From where I grew up, how I grew up, and then with the ex-spouse, I can look back now and see that I was always in suppression and oppression one way or another. With suppression and oppression comes with not being taught how to stand on one’s own two feet financially, emotionally, spiritually and anything else. With that comes high codependency, verbal, emotional abuse (and for some even physical abuse) in intimate relationships, neglect, invalidation, fear-based life, a very small world, no clue about goals, self-love, or it being okay and encouraged to want to do better.
So many of us get stuck in that brutal cycle and it’s damn hard to get out of even after one starts to learn new things that can begin to break down those barriers.

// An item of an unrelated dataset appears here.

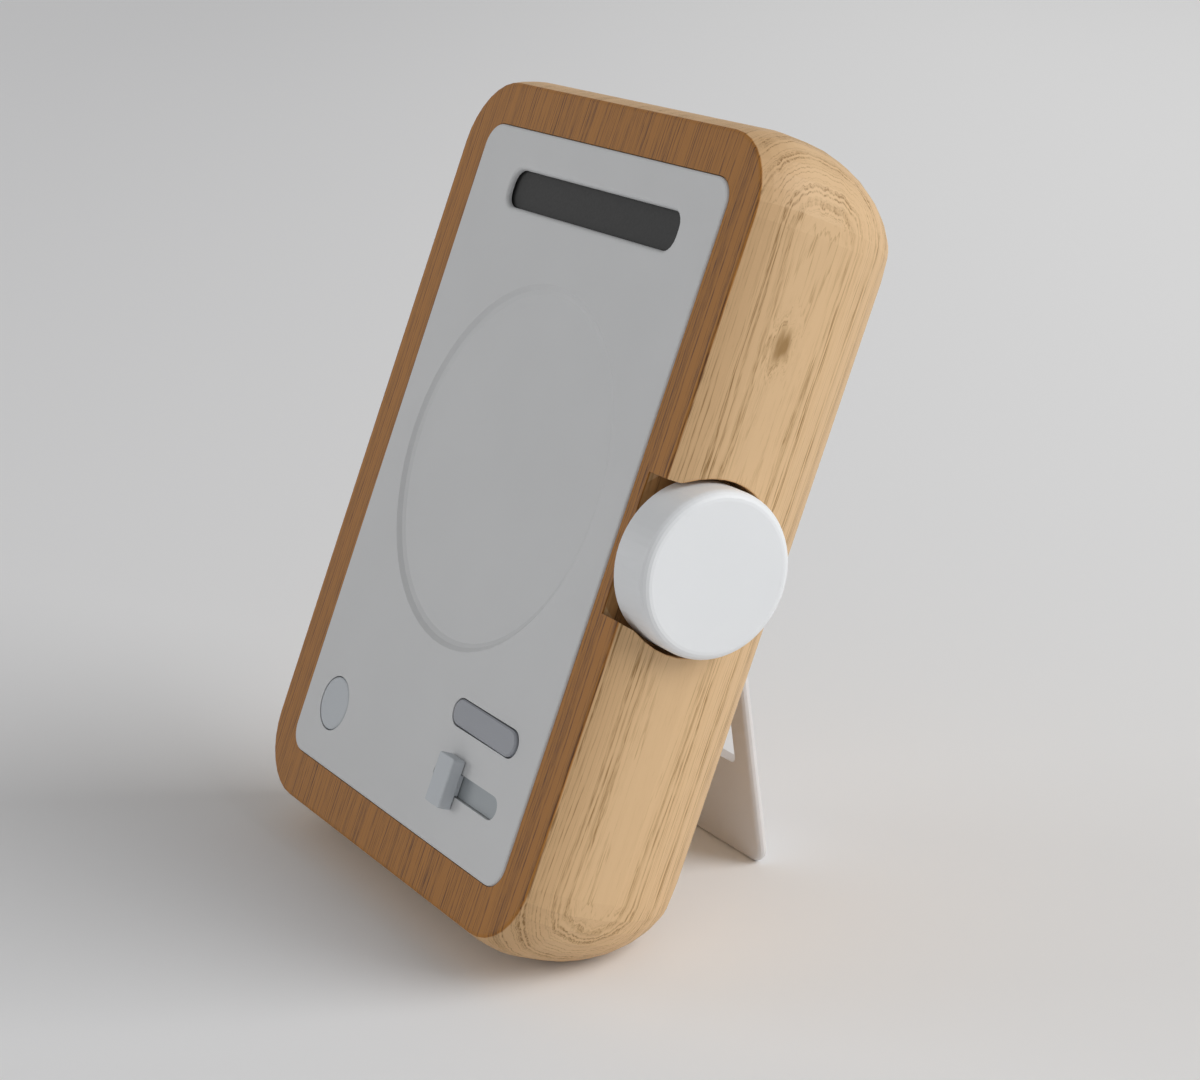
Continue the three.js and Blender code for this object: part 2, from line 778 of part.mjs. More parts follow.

Yet, thankfully, it is possible. We must look at others outside of our original circle, to new mentors, to get those new ideas. Most, if not all, of them too, have had traumas and barriers in their past and have learned new skills that have helped them to overcome and then move forward into bigger and better lives. They help teach us those skills and give us hope that change is possible, doable, and will happen if we just put in the work. I personally love that we can do that.
So, what is the difference between a poverty mindset and an abundant mindset? I will list them below.
Poverty Mindset:
- Focusing on what they lack which leads to dissatisfaction and resentment
- Fear of failure; won’t take risks
- Competition and comparison; believing someone wins and someone loses
- Limiting beliefs; I’m not good enough, smart enough, lucky enough, etc. They also don’t think they have any abilities or potential in themselves
- A limited mindset; not wanting to learn new things
- Focused solely on survival
Abundant Mindset:
- Focusing on what you have
- Seek out new skills, resources, and opportunities
- Believing there is enough for everyone
- Open to new opportunities; take some risks, embrace new ideas
- Growth and learning; a growth mindset
- Belief in win-win situations
- Believe in their abilities
- Wanting more than just survival needs
The moral of the story is there are things we can learn and do that can break us out of those poverty barriers. Is it easy or quick? No. Is it doable and possible? Yes. Find your own grit deep inside yourself like I have and keep fighting the good fight.